Mr. Kaplan is curator and co-founder of the Provincetown Tennessee Williams Theater Festival now in its 19th year. He has staged Williams’ plays worldwide. In 2003 Mr. Kaplan directed Tennessee Williams’ The Eccentricities of a Nightingale in Cantonese at the Hong Kong Repertory Theater. In 1993 he directed and designed the Russian premiere of Suddenly Last Summer in Samara, and in 2007 in Chicago, the world premiere of Williams’ The Day on Which a Man Dies. In 2012 he directed and designed Ten Blocks on the Camino Real  (prior to staging the play in Ghana) for performances in Rioplatanese Spanish at the marketplace of Paysandu, Uruguay. In March 2015 he directed four short one-acts by Williams at the Hermann-Grima House Museum, an historic boardinghouse in New Orleans. In May 2016 he staged a collection of Williams one-acts in a mansion in St. Louis. In August 2022 he staged The Rose Tattoo as a Fellini-esque circus in a St. Louis bigtop circus tent.
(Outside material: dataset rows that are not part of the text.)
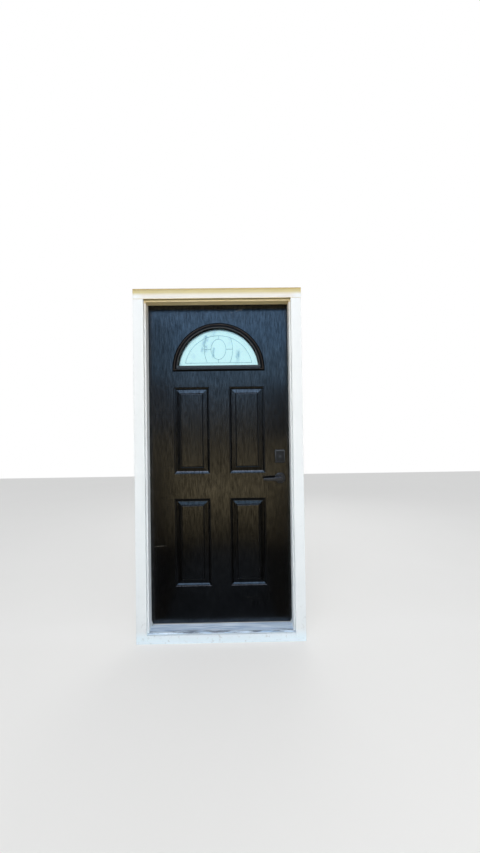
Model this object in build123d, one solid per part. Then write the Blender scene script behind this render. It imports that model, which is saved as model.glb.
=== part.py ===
from build123d import *
import os
from math import atan2, cos, degrees, pi, radians, sin, sqrt

# Front door, hung in its frame: millimetres, X to the right seen from outside,
# Y into the house, Z up. The origin lies under the middle of the unit, in the
# plane of the frame's front edge, against which the casing boards are nailed.

# Slab
slab_width = 908.0
slab_height = 2032.0
slab_thickness = 44.45
skin_thickness = 2.0
stile_width = 28.0
top_rail_height = 38.0
bottom_rail_height = 60.0

# Gaps between the slab and its frame
side_gap = 3.2
head_gap = 3.2
weatherstrip_gap = 8.0
sweep_gap = 9.0

# Jambs
jamb_thickness = 19.0
stop_depth = 64.0
stop_thickness = 12.7
arris_round = 2.0
dado_depth = 6.0
kerf_width = 2.6
kerf_depth = 9.0
kerf_inset = 4.0

# Casing boards and the board under the threshold
casing_width = 64.0
casing_thickness = 19.0
casing_reveal = 11.0
sill_board_height = 49.0

# Threshold
nose_rise = 7.0
deck_depth = 76.0
deck_rise = 10.0
sheet_wall = 1.8
deck_grooves = 6
groove_width = 1.4
groove_depth = 0.6
cap_width = 35.6
cap_height = 14.0
cap_rise = 4.0
cap_lip = 2.0
cap_play = 0.2
cap_screw_count = 4
cap_screw_spacing = 260.0

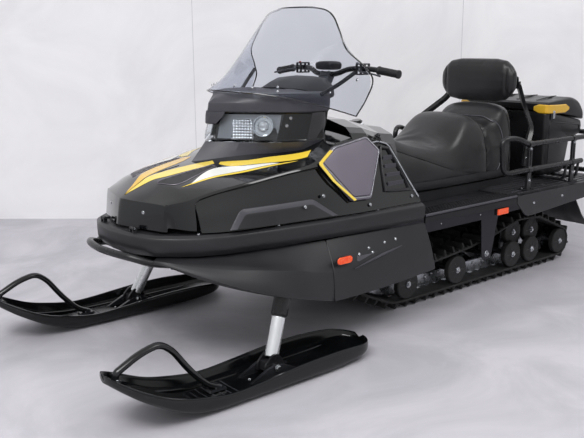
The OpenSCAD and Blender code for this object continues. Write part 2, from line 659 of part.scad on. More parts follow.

Plays directed by Mr. Kaplan have appeared in 40 of the 50 United States. These include his own adaptations of Charles Finney’s The Circus Of Dr. Lao and two American operas: Stephen Foster’s Beautiful Dreamer and Gertrude Stein’s Dr. Faustus Lights the Lights. More traditional repertory staged by Mr. Kaplan include Genet’s The Maids in New York and Chekhov’s Cherry Orchard in Los Angeles. He has staged spectacles at the Atlantic City and Las Vegas Convention Centers, the Coney Island Wax Musee, Webster Hall, The Sarajevo Winter Festival, and a multi-ethnic celebration for Benneton in the Central Park Zoo.

In September 2015 a collection of his essays written during the last decade was published under the title Tenn Years: Tennessee Williams On Stage. He is also the author of Tennessee Williams in Provincetown and the author of two series of theater textbooks: Five Approaches to Acting and Shakespeare, Shamans, and Show Biz (Hansen Publishing Group). Lorca in Lubbock, published in 2018, is his photo essay accompanying photographer Ride Hamilton’s documentation of Lorca’s Doña Rosita performed in a backyard in Texas by children and adults. He is the editor of Tenn at One Hundred, a comprehensive look at Williams’ evolving reputation.

From 1979 to 1999  he directed the revival of Ruth Draper’s monologues performed by Patricia Norcia, a nine hour repertory in 12 languages (some of them invented). Miss Norcia performed the Draper repertory to sold out audiences at Carnegie Recital Hall in New York and has appeared in Tokyo, Munich, Rome, and London’s West End. June Recital, Mr. Kaplan’s tribute to Mississippi author Eudora Welty was written with and has been performed by Brenda Currin since 1979. Critically acclaimed performances throughout the United States include extended runs in New York, Chicago and Philadelphia. A compact disc recording was released in 2002 with live concert performances in 2003 throughout the state of Mississippi and at the International Eudora Welty Colloquium in Rennes, France.

He has held classes for actors since 1980. He has taught and lectured at Bard, Clark, Hofstra, NYU, Colombia, Rutgers, The University of New Mexico, The University of the South, Mississippi State University, The Siberian Academy of Fine Arts (in Russian), the Hong Kong Academy of Performing Arts, Bilkent University in Ankara Turkey, Actuando sin Actuar in Mexico, the Metodi Festival in Italy, and the William Esper Studio in New York. His professional students in New York and Los Angeles have won numerous stage awards, including the Tony. Three theater companies have formed out of Mr. Kaplan’s classes, including Artificial Intelligence, the creators of the long-running Tony N Tina’s Wedding. Mr. Kaplan holds degrees from Clark University and the Yale School of Drama. His teachers include Jan Kott, Richard Gilman, Robert Brustein, Lee Breuer, Stanley Kaufman, Lou Criss, and in Russia, Peter Monastersky.